Plagiarism cases represent the majority of academic cheating cases, said Student Attorney General Amanda Spillman.

Students reported for not citing borrowed phrases in a paper or those who use complete Internet papers are investigated the same way, she said. "We tend not to differentiate between a little plagiarism and a lot of plagiarism," Spillman said.

The majority of cases occur in classes with intensive writing requirements such as English, history and philosophy classes.

A professor might suspect plagiarism if a student seems to use uncited language that is inconsistent with the rest of the paper.

Some professors actively check papers for plagiarism; some only check the papers that arouse suspicion because of a dramatic change in writing style or a style that indicates a level of writing or understanding of the material that is far in advance of the student's prior work, said UNC assistant dean of students David Gilbert.

Sometimes professors might even recognize published academic work from one of their peers in a student's paper.

If professors suspect plagiarism they can sue search engines to try to find the source of the work in question, which can be a time-consuming process.

Turnitin.com is a plagiarism prevention system designed to detect unoriginal work automatically so teachers do not have to spend extra time policing schoolwork. The Web site says one of its goals is to stop plagiarism by offering educators the most advanced tool for plagiarism detection available anywhere.

So far, the Oakland-based company, created in 1996, has received positive reviews from educators across the country. The New York Times reported that some of the positive reactions from educators came seeing the service as a deterrent to potential cheaters.

The use of Turnitin.com as a deterrent is perhaps much more valuable than as a way to ferret out plagiarism, said Steven Hardinger, a chemistry lecturer at the University of California-Los Angeles. "We really hate to see plagiarists and hate to punish them, but we want them to know we're watching."

The system uses four steps to analyze a student's paper for possible plagiarism. A digital fingerprint is made of the paper, and then it is cross-referenced with the system's latest database. Web crawlers are then sent to scour the World Wide Web for more possible papers that have been copied.

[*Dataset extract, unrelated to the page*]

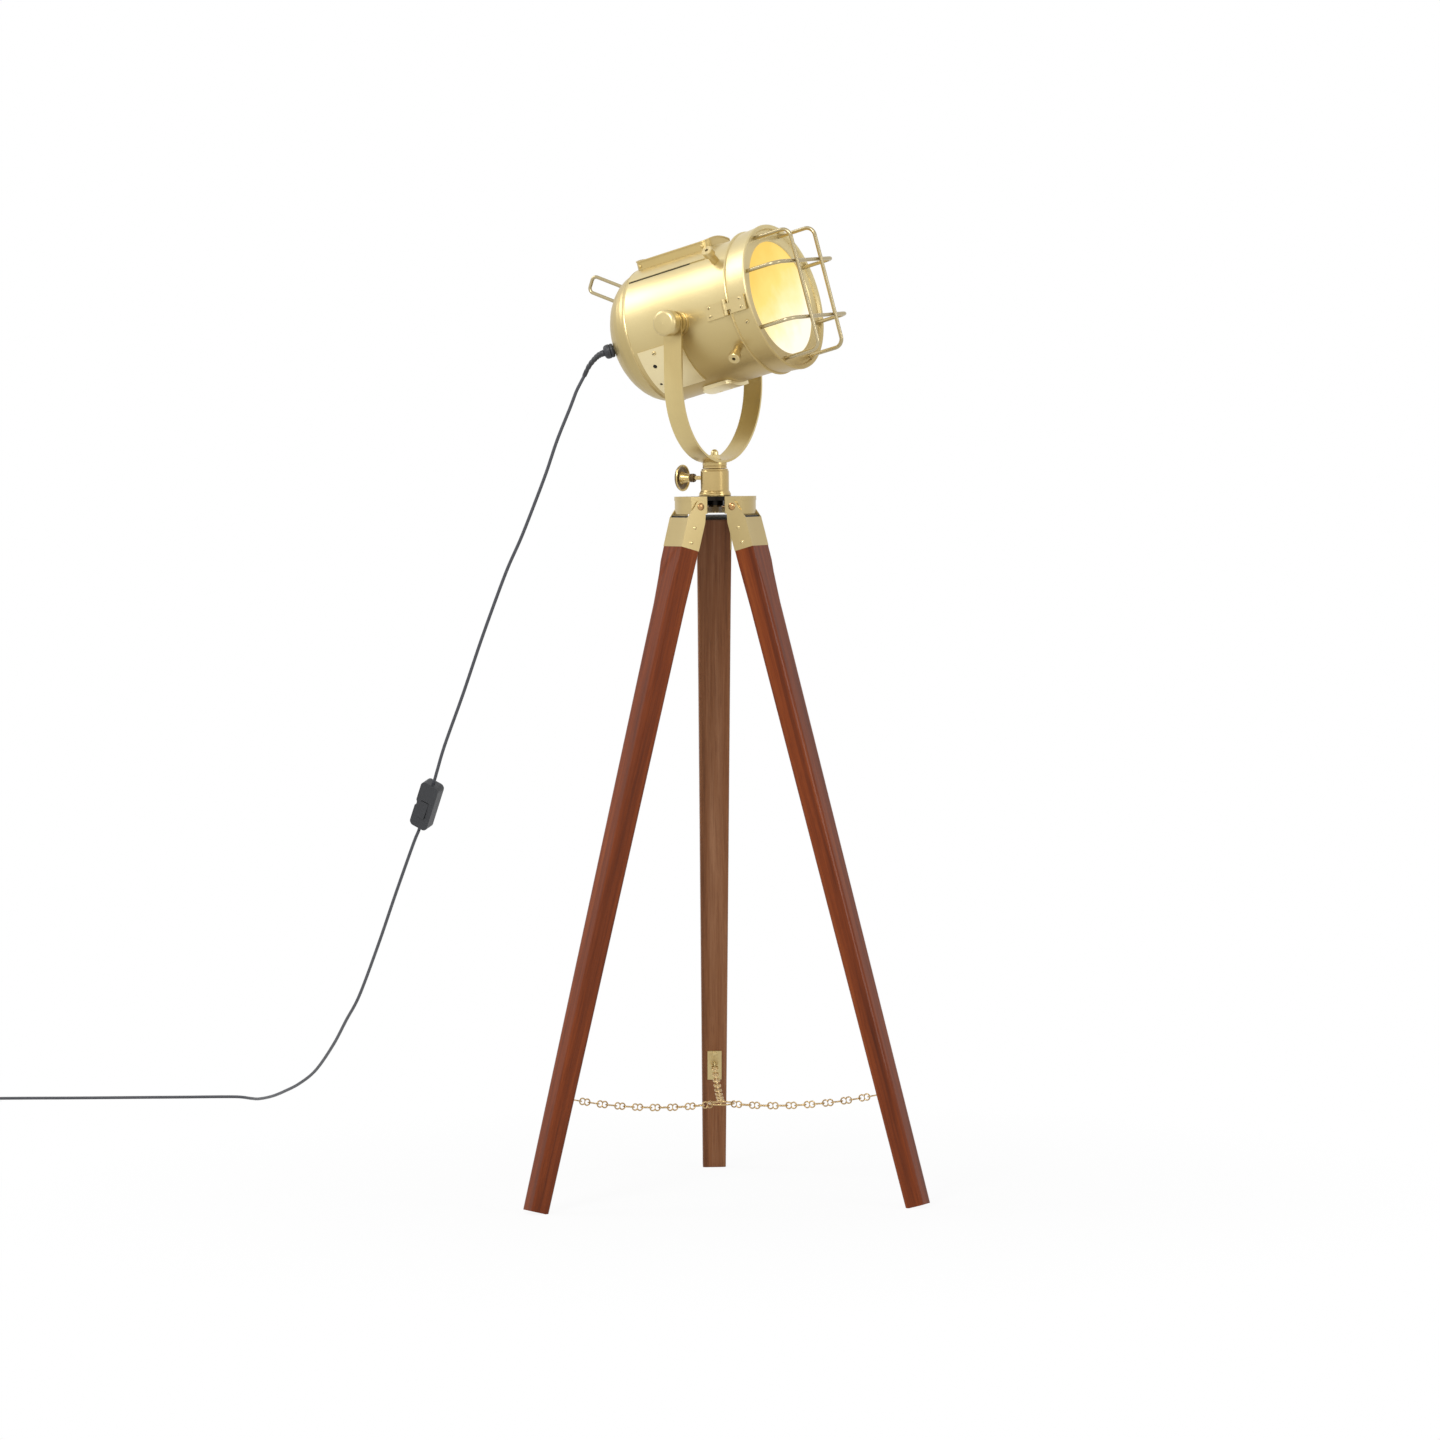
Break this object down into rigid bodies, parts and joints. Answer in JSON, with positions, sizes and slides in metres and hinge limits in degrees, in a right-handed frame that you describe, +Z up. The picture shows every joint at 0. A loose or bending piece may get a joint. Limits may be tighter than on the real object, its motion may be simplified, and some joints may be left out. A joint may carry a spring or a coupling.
{
  "type": "tripod floor lamp",
  "caption": "Spotlight floor lamp: caged, hinged-front drum head in a tilting yoke on a swivel stem, three folding wooden legs joined by chains.",
  "frame": {"origin": "on the floor under the stem's axis", "axes": "+Z up along the stem; the back leg lies along +Y and the two front legs at 210 and 330 degrees about Z; the beam points 32 degrees below +X and 14 degrees up"},
  "size_m": [1.6087, 1.5325, 1.403],
  "materials": {
    "brass": "satin",
    "bright_brass": "polished",
    "dark_bronze": "dark antique",
    "wood": "varnished red-brown hardwood",
    "cord": "matt",
    "black_plastic": "moulded",
    "reflector": "polished",
    "porcelain": "glazed",
    "glass": "clear, warm",
    "bulb": "frosted",
    "pin_metal": "nickel plated"
  },
  "bodies": {
    "stand": {"hub": "brass", "stem": "brass", "stem_nut": "dark_bronze", "chain_ring": "bright_brass"},
    "clamp": {"clamp_knob": "dark_bronze", "clamp_screw": "brass", "clamp_lock_nut": "dark_bronze"},
    "yoke": {"yoke": "brass", "swivel": "brass", "swivel_washer": "brass", "acorn_nut": "bright_brass", "cord_upper": "cord", "switch_body": "black_plastic", "cord_lower": "cord", "cord_coil": "cord", "plug_body": "black_plastic", "plug_pins": "pin_metal"},
    "rocker": {"switch_rocker": "black_plastic"},
    "head": {"tilt_studs": "brass", "tilt_spacers": "brass", "drum": "brass", "dome": "brass", "rear_handle": "brass", "gland": "black_plastic", "strain_relief": "black_plastic", "vent_cover": "brass", "vent_cap": "brass", "side_plate": "brass", "base_plate": "brass", "sight_posts": "brass", "hinge_leaf_drum": "brass", "door_pin": "brass", "door_catch": "brass", "reflector": "reflector", "lamp_holder": "porcelain", "bulb": "bulb", "cord_head": "cord"},
    "knob_near": {"tilt_knob_near": "brass"},
    "knob_far": {"tilt_knob_far": "brass"},
    "door": {"hinge_leaf_bezel": "brass", "bezel": "brass", "glass": "glass", "glass_ring": "brass", "cage": "brass", "door_tab": "brass"},
    "leg_1": {"leg_1": "wood", "bracket_1": "brass", "leg_pins_1": "brass", "chain_plate_1": "brass", "chain_1": "bright_brass"},
    "leg_2": {"leg_2": "wood", "bracket_2": "brass", "leg_pins_2": "brass", "chain_plate_2": "brass", "chain_2": "bright_brass"},
    "leg_3": {"leg_3": "wood", "bracket_3": "brass", "leg_pins_3": "brass", "chain_plate_3": "brass", "chain_3": "bright_brass"}
  },
  "joints": [
    {"name": "leg_1_fold", "type": "hinge", "parent": "stand", "child": "leg_1", "pos_m": [0, 0.04, 1], "axis": [-1, 0, 0], "range_deg": [0, 14], "deforming": ["chain_1"]},
    {"name": "leg_2_fold", "type": "hinge", "parent": "stand", "child": "leg_2", "pos_m": [-0.03464, -0.02, 1], "axis": [0.5, -0.866, 0], "range_deg": [0, 14], "deforming": ["chain_2"]},
    {"name": "leg_3_fold", "type": "hinge", "parent": "stand", "child": "leg_3", "pos_m": [0.03464, -0.02, 1], "axis": [0.5, 0.866, 0], "range_deg": [0, 14], "deforming": ["chain_3"]},
    {"name": "pan", "type": "hinge", "parent": "stand", "child": "yoke", "pos_m": [0, 0, 1.05], "axis": [0, 0, 1], "range_deg": [-170, 170]},
    {"name": "clamp_turn", "type": "hinge", "parent": "stand", "child": "clamp", "pos_m": [-0.04231, 0.02664, 1.041], "axis": [-0.8462, 0.5329, 0], "range_deg": [0, 360]},
    {"name": "tilt", "type": "hinge", "parent": "yoke", "child": "head", "pos_m": [0, 0, 1.2625], "axis": [-0.5329, -0.8462, 0], "range_deg": [-54, 60]},
    {"name": "knob_near_turn", "type": "hinge", "parent": "head", "child": "knob_near", "pos_m": [-0.06927, -0.11001, 1.2625], "axis": [-0.5329, -0.8462, 0], "range_deg": [0, 360]},
    {"name": "knob_far_turn", "type": "hinge", "parent": "head", "child": "knob_far", "pos_m": [0.06927, 0.11001, 1.2625], "axis": [0.5329, 0.8462, 0], "range_deg": [0, 360]},
    {"name": "door", "type": "hinge", "parent": "head", "child": "door", "pos_m": [0.01147, -0.13556, 1.28313], "axis": [0.2076, -0.1307, -0.9694], "range_deg": [0, 95]},
    {"name": "switch_rock", "type": "hinge", "parent": "yoke", "child": "rocker", "pos_m": [-0.43014, 0.27723, 0.54828], "axis": [0.8303, -0.3372, -0.4437], "range_deg": [0, 13]}
  ]
}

Finally, an originality report is made with a determination of what was found to match reports on the Internet. The report lists documents that contain the same language found in the students work.

Students at UNC who are found guilty of plagiarism are normally suspended for a semester and receive an "F" for the course.

It is difficult to determine exactly how much plagiarism has increased due to the Internet. The availability of term papers on the Web certainly offers students more chances to cheat on term papers, if they are so inclined, but the Internet also available for professors to use as tool to catch cheaters.